We have been administering the new Shingrix vaccine for prevention of herpes zoster, also called shingles. As you likely know, the disease is a typically painful rash along a single nerve that represents a breakout of dormant virus from a long-ago chicken pox infection. The old vaccine, which we administered to most of you over 50 years of age, was moderately effective. The new vaccine is dramatically more effective, typically over 90% at all age groups.
Side Effect Update
There are local and systemic side effects that occur with Shingrix that are a bit more intense than we had earlier heard, and so warrant presenting. In particular, in about 10% of recipients, the severity of the local sore arm reaction (pain, redness and swelling) can be quite significant, and require icing and Advil or equivalent and may least several days. A bit over 3/4 of recipient had at least some sore arm.
In addition, systemic reactions, including generalized aches, fatigue, headache, fever, chills and GI issues lasting more than a day that require rest at home, are significant. About 1 person in 6 had such symptoms, which last 1-2 days and occasionally 3 days.
A second injection is required, from 2 to 6 months after the first. The same adverse effects are likely to occur. The CDC strongly emphasizes that the benefit is worth the possible uncomfortable side effects. Dr. Sobel and I agree with that assessment. It is unfortunate, however, that any adverse effect need be expected with any immunization. We likely will recommend premedication with moderate dose Advil (such as 600 mg before the shot, and likely 400 mg three times daily for several days afterward).
Coverage and Cost
Major commercial health insurers (BC, Tufts, Harvard Pilgrim and others) appear to be covering Shingrix for everyone they insure between age 50 and 65 without copay, but we do not know that 100% sure. Still worthwhile to ask your insurer.
For Medicare, there is still uncertainty. Payment for Shingrix is through Medicare Part D. You can get the shot at pharmacies that have stocked Shingrix, but there likely will be a copay of some substantial size (on the total charge of about $175) that depends on your exact Part D plan. So you need to check with your Part D provider yourself.
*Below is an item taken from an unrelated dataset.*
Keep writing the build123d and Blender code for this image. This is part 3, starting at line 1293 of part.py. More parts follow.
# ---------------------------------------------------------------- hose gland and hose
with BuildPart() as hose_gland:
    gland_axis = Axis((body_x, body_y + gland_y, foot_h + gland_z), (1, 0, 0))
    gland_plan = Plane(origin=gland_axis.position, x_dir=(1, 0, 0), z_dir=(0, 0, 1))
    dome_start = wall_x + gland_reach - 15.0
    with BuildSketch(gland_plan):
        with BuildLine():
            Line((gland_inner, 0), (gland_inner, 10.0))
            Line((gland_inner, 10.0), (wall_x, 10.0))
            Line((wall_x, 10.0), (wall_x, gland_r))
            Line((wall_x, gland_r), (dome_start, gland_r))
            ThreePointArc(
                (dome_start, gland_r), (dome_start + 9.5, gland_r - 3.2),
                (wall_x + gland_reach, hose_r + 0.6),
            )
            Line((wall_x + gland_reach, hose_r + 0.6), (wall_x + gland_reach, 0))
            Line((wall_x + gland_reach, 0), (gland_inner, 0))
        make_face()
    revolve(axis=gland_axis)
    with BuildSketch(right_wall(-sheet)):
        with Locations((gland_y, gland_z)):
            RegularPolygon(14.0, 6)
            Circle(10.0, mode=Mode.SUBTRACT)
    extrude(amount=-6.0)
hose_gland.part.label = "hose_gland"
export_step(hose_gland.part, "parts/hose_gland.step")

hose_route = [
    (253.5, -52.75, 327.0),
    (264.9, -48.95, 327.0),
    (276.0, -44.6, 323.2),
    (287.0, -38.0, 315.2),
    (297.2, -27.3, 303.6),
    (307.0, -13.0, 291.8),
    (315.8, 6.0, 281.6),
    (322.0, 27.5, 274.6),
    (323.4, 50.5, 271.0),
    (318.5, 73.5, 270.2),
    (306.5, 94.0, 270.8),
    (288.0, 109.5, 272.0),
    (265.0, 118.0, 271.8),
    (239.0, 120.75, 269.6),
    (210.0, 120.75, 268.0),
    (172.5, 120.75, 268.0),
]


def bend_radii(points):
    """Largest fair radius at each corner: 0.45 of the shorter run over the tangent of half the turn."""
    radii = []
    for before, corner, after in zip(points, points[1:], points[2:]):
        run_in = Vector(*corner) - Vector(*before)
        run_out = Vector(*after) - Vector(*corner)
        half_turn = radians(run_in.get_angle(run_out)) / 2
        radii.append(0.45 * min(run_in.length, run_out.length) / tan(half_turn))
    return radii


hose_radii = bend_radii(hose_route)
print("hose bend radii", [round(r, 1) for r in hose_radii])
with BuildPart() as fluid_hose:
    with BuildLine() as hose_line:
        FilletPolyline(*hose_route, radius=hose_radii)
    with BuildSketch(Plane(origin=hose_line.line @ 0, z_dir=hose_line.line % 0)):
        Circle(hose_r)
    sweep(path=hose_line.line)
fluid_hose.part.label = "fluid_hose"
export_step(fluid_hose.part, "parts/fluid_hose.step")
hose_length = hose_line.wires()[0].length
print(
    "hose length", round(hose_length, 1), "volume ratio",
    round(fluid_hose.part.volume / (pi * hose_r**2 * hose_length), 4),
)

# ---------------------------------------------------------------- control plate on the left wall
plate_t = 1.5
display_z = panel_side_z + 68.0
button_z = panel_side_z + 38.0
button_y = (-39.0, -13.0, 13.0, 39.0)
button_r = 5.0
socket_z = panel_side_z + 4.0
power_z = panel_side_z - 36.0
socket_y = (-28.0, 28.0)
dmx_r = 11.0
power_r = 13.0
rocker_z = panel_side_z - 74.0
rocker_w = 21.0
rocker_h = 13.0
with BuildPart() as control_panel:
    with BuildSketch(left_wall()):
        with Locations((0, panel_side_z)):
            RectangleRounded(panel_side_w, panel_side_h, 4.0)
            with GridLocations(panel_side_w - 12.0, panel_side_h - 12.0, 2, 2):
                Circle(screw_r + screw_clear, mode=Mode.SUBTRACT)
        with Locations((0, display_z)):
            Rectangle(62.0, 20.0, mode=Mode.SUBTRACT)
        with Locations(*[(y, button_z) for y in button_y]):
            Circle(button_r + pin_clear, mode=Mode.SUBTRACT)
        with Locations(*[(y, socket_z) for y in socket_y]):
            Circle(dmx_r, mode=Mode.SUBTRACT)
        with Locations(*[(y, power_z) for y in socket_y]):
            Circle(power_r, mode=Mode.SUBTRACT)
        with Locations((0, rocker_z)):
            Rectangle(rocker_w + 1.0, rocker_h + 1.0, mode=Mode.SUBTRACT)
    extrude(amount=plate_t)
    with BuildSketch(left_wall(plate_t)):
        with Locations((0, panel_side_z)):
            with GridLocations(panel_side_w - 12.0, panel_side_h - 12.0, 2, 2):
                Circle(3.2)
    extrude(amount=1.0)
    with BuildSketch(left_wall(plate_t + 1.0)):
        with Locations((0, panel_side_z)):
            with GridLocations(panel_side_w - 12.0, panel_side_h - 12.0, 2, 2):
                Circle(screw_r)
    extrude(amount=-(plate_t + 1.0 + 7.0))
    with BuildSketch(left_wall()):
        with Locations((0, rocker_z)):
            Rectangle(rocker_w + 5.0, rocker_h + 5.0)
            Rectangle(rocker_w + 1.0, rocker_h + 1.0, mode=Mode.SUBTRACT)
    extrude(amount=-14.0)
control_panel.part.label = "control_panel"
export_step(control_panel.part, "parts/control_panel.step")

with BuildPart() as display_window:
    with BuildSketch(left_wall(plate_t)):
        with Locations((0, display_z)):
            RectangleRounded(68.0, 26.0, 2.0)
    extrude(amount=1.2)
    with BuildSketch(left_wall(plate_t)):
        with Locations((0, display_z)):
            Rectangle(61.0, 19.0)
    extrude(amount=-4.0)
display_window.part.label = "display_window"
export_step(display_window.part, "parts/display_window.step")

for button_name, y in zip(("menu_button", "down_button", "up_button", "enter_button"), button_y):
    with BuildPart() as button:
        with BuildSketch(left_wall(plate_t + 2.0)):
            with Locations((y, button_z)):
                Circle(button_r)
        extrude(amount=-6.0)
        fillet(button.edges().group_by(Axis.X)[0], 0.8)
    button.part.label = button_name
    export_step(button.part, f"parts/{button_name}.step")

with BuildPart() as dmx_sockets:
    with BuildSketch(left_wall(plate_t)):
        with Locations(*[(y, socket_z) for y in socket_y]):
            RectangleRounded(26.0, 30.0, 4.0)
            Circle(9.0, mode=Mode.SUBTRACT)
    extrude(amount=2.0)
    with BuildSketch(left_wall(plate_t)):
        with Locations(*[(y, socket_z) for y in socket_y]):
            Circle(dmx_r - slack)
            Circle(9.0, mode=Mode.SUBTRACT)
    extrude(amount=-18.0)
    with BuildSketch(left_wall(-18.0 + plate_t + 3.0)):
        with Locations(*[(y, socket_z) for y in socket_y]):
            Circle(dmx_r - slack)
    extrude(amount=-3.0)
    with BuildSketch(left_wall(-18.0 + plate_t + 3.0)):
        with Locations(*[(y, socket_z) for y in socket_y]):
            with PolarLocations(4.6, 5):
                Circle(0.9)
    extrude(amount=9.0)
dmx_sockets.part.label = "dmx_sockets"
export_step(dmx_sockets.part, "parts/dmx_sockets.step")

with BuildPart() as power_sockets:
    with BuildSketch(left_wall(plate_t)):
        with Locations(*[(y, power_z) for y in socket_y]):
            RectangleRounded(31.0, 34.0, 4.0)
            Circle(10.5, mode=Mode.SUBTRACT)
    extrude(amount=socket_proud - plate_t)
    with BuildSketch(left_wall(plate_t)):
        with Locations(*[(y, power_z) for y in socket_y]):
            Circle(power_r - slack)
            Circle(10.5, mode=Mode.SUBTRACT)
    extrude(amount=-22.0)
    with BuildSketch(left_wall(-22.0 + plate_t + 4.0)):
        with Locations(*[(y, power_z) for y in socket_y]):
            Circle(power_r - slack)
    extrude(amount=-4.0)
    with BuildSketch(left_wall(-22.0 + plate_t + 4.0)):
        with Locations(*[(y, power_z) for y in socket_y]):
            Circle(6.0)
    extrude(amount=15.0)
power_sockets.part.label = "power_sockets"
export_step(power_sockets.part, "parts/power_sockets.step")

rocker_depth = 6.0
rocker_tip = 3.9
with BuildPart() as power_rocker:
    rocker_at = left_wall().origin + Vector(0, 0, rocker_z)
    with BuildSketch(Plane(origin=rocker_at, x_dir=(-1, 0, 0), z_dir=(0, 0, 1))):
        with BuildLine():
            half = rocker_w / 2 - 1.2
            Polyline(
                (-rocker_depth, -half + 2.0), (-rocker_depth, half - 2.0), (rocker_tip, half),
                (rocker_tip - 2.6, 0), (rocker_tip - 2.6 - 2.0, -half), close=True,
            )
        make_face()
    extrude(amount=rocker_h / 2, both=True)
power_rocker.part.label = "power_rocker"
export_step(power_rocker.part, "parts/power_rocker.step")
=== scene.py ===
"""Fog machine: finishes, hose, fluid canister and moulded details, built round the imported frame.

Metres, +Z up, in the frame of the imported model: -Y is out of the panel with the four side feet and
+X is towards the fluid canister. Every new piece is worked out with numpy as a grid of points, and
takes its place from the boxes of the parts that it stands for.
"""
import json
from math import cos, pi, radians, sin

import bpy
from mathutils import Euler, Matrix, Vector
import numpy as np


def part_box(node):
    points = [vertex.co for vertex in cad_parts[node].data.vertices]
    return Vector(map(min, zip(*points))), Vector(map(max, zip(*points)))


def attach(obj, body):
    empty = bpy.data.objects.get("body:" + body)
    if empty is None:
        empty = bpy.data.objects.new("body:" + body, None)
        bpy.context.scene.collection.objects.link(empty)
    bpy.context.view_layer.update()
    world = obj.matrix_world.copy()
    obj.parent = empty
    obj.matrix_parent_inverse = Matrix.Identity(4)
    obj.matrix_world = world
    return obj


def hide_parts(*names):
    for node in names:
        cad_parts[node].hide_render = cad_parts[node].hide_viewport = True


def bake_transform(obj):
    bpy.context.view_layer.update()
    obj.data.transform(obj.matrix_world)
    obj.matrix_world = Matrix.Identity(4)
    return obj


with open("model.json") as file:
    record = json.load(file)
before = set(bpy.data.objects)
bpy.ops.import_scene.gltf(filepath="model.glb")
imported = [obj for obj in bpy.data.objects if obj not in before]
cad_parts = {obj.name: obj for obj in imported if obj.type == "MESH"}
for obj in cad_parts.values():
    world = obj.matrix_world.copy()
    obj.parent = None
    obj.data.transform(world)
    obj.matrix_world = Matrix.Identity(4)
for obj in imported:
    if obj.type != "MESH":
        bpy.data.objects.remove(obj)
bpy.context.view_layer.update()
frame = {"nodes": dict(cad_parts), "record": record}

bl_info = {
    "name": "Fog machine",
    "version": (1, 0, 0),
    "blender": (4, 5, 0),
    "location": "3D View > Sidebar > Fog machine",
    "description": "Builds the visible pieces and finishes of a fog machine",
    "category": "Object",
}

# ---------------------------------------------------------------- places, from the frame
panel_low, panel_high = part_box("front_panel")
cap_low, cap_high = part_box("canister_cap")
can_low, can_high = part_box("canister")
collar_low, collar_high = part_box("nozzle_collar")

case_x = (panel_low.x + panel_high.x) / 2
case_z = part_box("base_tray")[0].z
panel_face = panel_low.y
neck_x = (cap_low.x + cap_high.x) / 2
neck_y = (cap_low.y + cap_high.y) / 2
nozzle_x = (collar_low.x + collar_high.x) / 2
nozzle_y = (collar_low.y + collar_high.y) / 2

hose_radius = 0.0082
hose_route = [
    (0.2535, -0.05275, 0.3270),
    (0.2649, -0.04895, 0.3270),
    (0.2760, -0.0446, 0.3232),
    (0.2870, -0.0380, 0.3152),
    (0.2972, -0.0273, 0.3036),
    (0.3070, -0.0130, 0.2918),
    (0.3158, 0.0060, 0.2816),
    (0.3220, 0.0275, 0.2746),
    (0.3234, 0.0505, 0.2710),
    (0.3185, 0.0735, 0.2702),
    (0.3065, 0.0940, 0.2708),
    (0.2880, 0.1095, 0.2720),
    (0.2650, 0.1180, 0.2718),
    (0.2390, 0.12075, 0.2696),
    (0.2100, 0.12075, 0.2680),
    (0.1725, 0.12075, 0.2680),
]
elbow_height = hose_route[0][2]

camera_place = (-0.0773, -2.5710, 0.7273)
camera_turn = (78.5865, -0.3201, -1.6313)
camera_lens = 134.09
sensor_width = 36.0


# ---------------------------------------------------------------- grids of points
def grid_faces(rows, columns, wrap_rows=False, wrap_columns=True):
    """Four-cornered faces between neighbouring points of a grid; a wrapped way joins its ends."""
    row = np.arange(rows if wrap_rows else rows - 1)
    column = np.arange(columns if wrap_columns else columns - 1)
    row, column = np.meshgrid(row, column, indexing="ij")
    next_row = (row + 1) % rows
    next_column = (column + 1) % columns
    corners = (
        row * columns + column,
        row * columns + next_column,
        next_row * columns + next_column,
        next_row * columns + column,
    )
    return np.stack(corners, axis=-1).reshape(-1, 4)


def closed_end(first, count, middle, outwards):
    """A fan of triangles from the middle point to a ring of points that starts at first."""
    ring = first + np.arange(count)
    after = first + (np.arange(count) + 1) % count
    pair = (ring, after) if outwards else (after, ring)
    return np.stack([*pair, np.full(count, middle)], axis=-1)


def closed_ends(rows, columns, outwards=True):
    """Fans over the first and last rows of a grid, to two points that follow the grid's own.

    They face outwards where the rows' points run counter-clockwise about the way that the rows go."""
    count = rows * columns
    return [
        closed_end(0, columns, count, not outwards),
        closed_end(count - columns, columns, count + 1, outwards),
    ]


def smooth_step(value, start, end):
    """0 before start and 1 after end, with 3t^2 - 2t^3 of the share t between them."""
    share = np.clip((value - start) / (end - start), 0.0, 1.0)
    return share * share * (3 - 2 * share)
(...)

Similarly, we believe, but do not yet know, that Part D will cover the immunization in our Orchard Health Care office. We have the vaccine and are pleased to provide it. It is expensive, and our cost is close to the $175 fee. Doctors’ offices cannot bill Medicare Part D directly. We believe you will need to pay our office the $175 vaccine charge and then send a receipt to your Part D provider to get reimbursement, which likely will be partial. We suspect that your net cost will be the same if you get the shot (and pay copay) at a pharmacy, or get it with us and pay us the charge and then receive reimbursement net of a copay. More to be revealed on that as soon as we find out.
You should still check with your Medicare Part D provider and ask them exactly what they will cover for administration of Shingrix at your doctor’s office or the pharmacy.
The Medicare situation is clearly more complex and confusing than it should be. This is the US of A where drug costs frequently make no sense.